A high-accuracy circular hole measurement method based on multi-camera system

Abstract

Industrial parts often contain a large number of circular holes that are often used as assembly datums. Measuring circular holes with high accuracy is very challenging due to the low signal-to-noise ratio of the edges on the image. This problem is further complicated when chamfers and nonuniform reflections are present. In this paper, a high-accuracy method for measuring circular holes is proposed to realize on-line inspection under a multi-camera system.
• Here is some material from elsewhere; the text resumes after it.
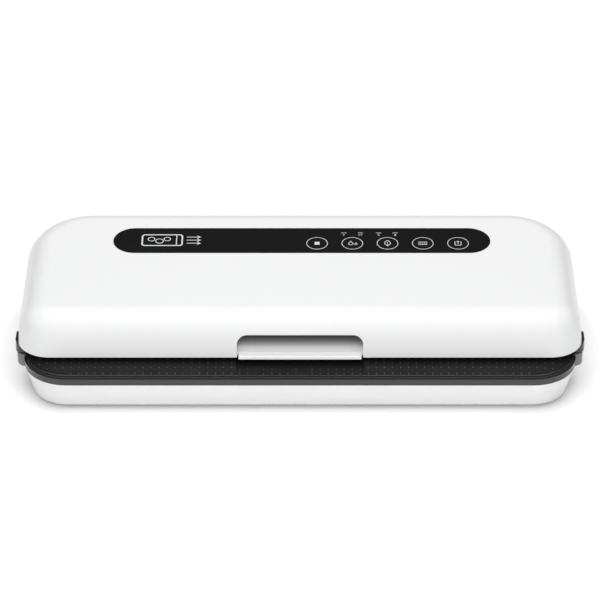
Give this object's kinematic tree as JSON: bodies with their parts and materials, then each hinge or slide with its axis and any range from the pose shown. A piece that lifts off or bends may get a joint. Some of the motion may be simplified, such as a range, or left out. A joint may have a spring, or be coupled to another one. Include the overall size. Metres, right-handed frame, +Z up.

In the image processing stage, an ellipse detector is designed based on a high-confidence edge detection algorithm and state-of-the-art ellipse fitting technology to significantly eliminate the ellipse fitting bias caused by blurred edges. In the ellipse matching and validation stage, the ambiguous objects are reconstructed first using ambiguous ellipse pairs matched by the epipolar geometry. Then, the similarity between the reprojected ellipse and the detected ellipse is assessed by calculating the Euclidean distance to significantly eliminate mismatched candidates and select the best matching ones. Subsequently, the discrete 3-D points are calculated by spatial intersection after obtaining the homologous points on the corresponding ellipses. Furthermore, a robust spatial circle fitting method is developed to adapt to discrete 3-D points that are not strictly located on a plane. Finally, extensive experiments on both real-world datasets and simulation datasets demonstrate that the proposed algorithm is beneficial for improving the measurement accuracy compared with the state-of-the-art algorithms and demonstrate great potential for industrial applications.